Oireachtas Joint and Select Committees

Tuesday, 14 June 2022

Select Committee on Children and Youth Affairs

Assisted Decision-Making (Capacity) (Amendment) Bill 2022: Committee Stage

Photo of Roderic O'GormanRoderic O'Gorman (Dublin West, Green Party) | Oireachtas source

Ireland ratified the UNCRPD in 2018. As such, the country is bound by that Government decision to the obligations contained within the convention. However, to do what Deputy Sherlock is proposing would be unusual, and possibly even inappropriate, in that it would require the courts under an individual Act to have regard to all the provisions of the convention when the State has already ratified that convention. When we interact with international law, if we want to bring the text of a convention into domestic law, we do so by an Act of the Oireachtas. For example, we signed up to the European Convention on Human Rights, ECHR, and subsequently incorporated it into domestic law. We put the entire text of the convention into a Bill, which became the European Convention on Human Rights Act 2003. We can debate whether we want to make every piece of the UNCRPD directly applicable, which is what the Deputy is attempting to do through a one-provision line. To be constitutionally appropriate, though, we would need the full substantive text of the convention to be incorporated into a Bill if we were looking to make the courts directly bound by every provision of that convention. As such, I am not comfortable with what the Deputy is proposing. Perhaps there is room to discuss whether something like it could be done in future, but it would have to follow the model we adopted with the ECHR, where every provision of that convention was put into a Bill and the Oireachtas had the ability to understand the implications of deciding the question.

I referenced another matter on Second Stage, namely, that section 8 of the 2015 Act set out strong guiding principles that showed what we were about. I will probably speak to them in the context of some of the later amendments. We are not just dealing with the Bill that is before us, which is an amending Bill and is quite dry in its sections. A comprehensive Act was passed in 2015. Unfortunately, it has not been implemented yet, but it has a clear, principles-centred approach to the change that it represents in moving away from the status approach to wardship towards considering people’s individual capacities in the context of their particular situations.

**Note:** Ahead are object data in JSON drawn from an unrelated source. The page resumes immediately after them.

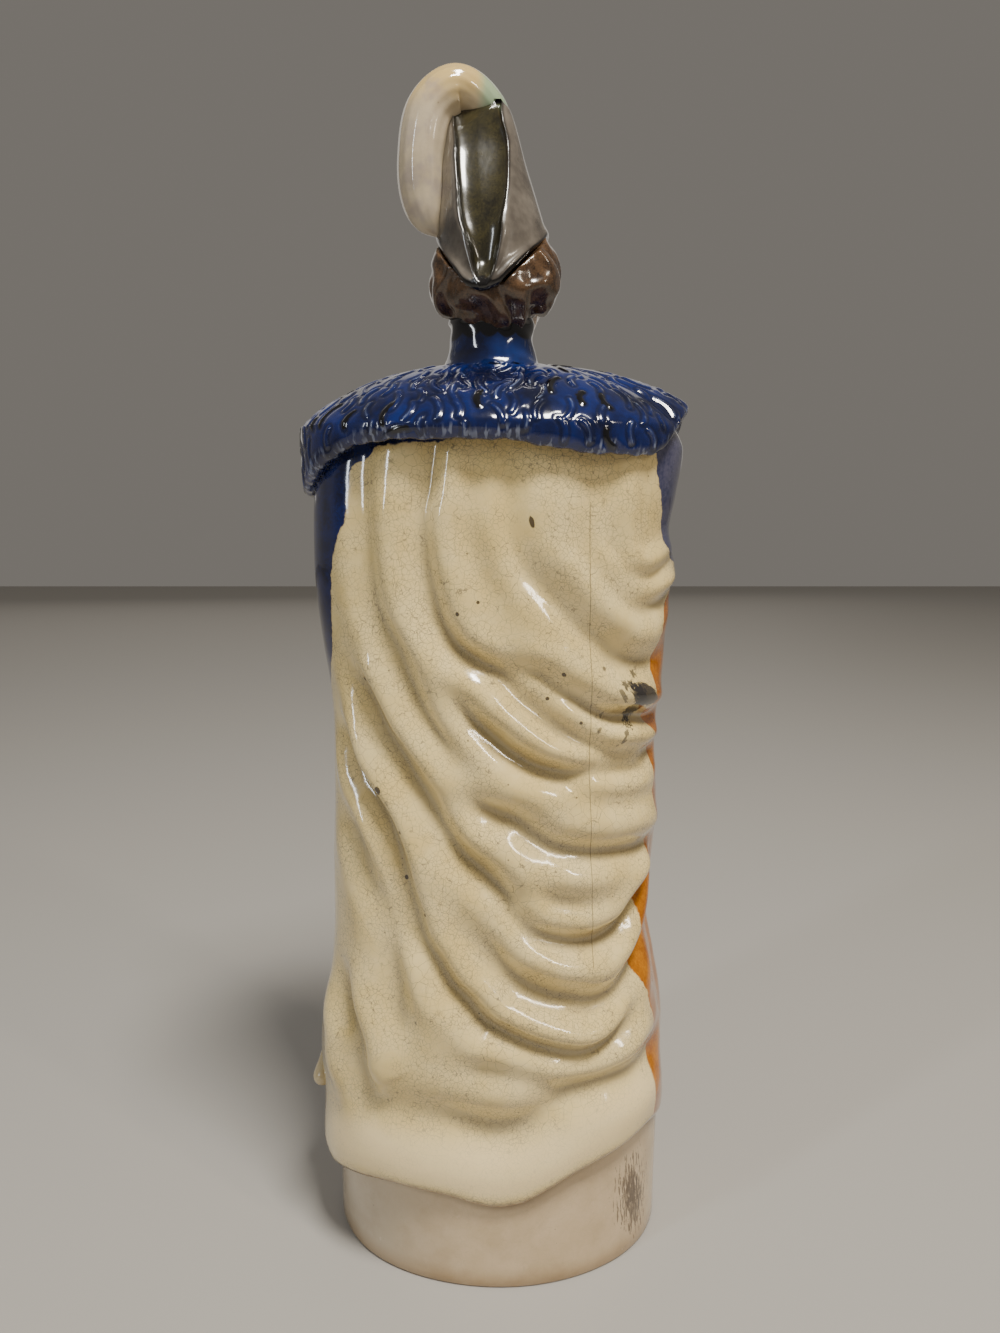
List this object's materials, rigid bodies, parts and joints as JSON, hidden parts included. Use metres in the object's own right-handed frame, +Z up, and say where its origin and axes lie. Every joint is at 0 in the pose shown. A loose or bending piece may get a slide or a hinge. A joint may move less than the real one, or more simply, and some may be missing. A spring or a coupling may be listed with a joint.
{
  "type": "ceramic figure",
  "caption": "Flatback earthenware figure of a standing officer in a plumed cocked hat, fur shoulder cape and long swagged cloak, on an oval base, glazed cream with blue, brown and black.",
  "frame": {"origin": "middle of the oval base's flat underside", "axes": "+Z up through the plume, -Y the way the figure faces, +Y towards its cloaked back, +X towards its left hand"},
  "size_m": [0.1334, 0.0959, 0.3999],
  "materials": {
    "glazed_earthenware": "glossy crazed cream glaze, with brushed cobalt blue, brown, black and orange"
  },
  "bodies": {
    "root": {"figure": "glazed_earthenware"}
  },
  "joints": []
}
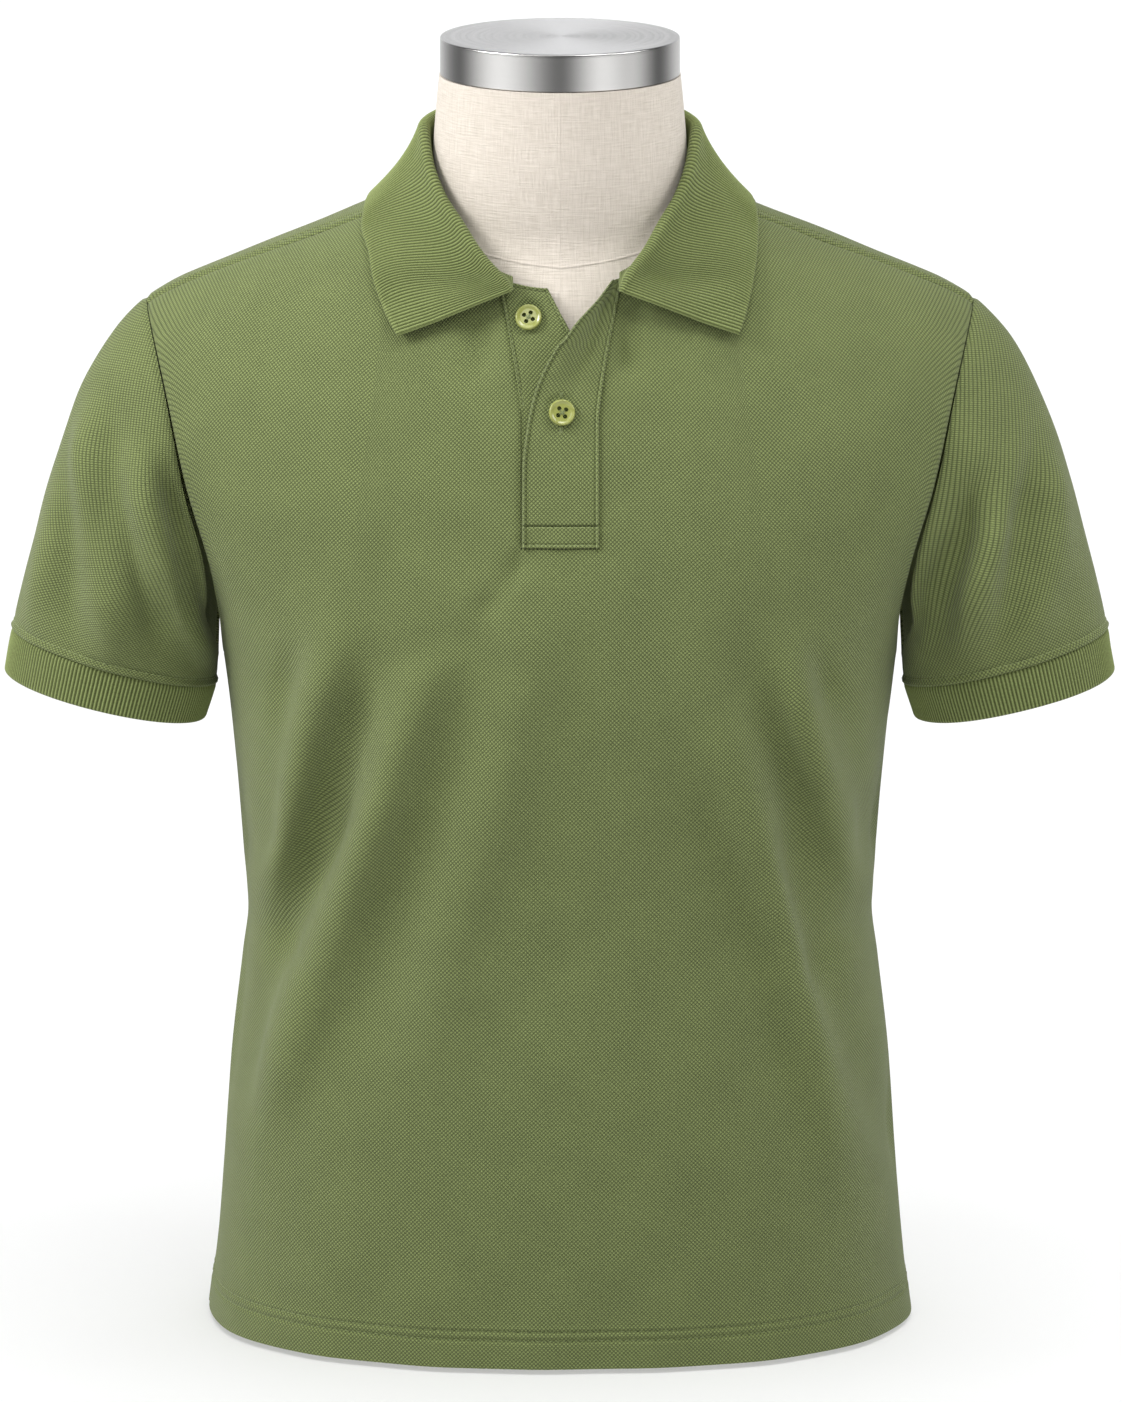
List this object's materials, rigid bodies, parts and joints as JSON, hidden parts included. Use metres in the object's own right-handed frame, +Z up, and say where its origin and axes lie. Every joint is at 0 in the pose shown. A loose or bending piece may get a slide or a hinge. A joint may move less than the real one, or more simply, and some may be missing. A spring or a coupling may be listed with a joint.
{
  "type": "short-sleeved polo shirt on a limbless dress form",
  "caption": "Olive green pique polo shirt with ribbed collar and cuffs and a buttoned placket, worn by a limbless linen-covered dress form with a metal neck cap.",
  "frame": {"origin": "middle of the flat base of the dress form, on the surface that it stands on", "axes": "+Z up, -Y towards the front of the shirt, +X towards the wearer's left"},
  "size_m": [0.6162, 0.2457, 0.7242],
  "materials": {
    "pique": "matt",
    "rib": "matt",
    "button": "glossy",
    "linen": "matt",
    "steel": "brushed"
  },
  "bodies": {
    "root": {"front_panel": "pique", "back_panel": "pique", "sleeve_left": "pique", "sleeve_right": "pique", "placket_over": "pique", "placket_under": "pique", "collar": "rib", "cuff_left": "rib", "cuff_right": "rib", "button_upper": "button", "button_lower": "button", "dress_form": "linen", "neck_cap": "steel"}
  },
  "joints": []
}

Amendments Nos. 5, 8 and 16 call for a regulation-making power for the Minister in terms of consultation. We are concerned about placing this consultation obligation in legislation. We signed up to the convention in 2018 and one of the obligations flowing from it is that we engage in consultation with DPOs.

If we start to feel that we have to put that in legislation every time, does it suggest that, where we do not have a consultation obligation, the Government, the Minister, the Department or the agency does not have to consult? One of the ideas behind signing up to the UNCRPD was that there would be a general obligation to consult with DPOs. If we start specifying this here, then it will look like we have to specify it in primary legislation every time. Otherwise, the argument can grow that, because we have not specified that the Minister must consult a DPO, the obligation does not apply. There is a risk in enumerating in legislation every time we have to do something if there is a wider obligation that already sets out that we are to engage in that type of consultation.

Amendment No. 7 would introduce two new subsections on guiding principles and the UNCRPD into section 8 of the 2015 Act. I have a similar concern to the one I had about Deputy Sherlock's proposal in amendment No. 3. Deputy Ward is looking to use the general comment of the UNCRPD as a reference source, but the general comment is not drafted as a legislative document or a treaty. It is a discursive interpretative piece and probably does not have the degree of specificity necessary to be used as the source of strict legislative approaches.

On changing the criminal law element, the Deputy is moving to a subjective basis for how the court would determine whether a criminal offence had been committed. There is a concern over this. On the one hand, we want to encourage people to take on the role of intervenor but, on the other, there are certain standards that intervenors have to meet in the care that they show in exercising that role. I would be concerned if this were decided on a purely subjective basis - the person thought that what he or she was doing was okay and, therefore, he or she was not guilty of an offence - and the court was directed to rule on that element. It creates a threshold that is arguably too low.

Amendment No. 44 seeks to assign an alternative meaning to "disability" that is different from the one set out in statute under the Disability Act 2005. I understand that the intention is to insert a social model definition in the 2015 Act, but the definition in the convention is not tight enough to function as a legal definition for the Statute Book. It is important that the definition we use be consistent and well aligned across this Bill, the 2015 Act, the Irish Human Rights and Equality Commission Act 2014 and the Disability Act. The 2005 Act is well known and well used, so I would be worried if we started creating inconsistencies in our definition of "disability" across a range of Acts that were meant to work together.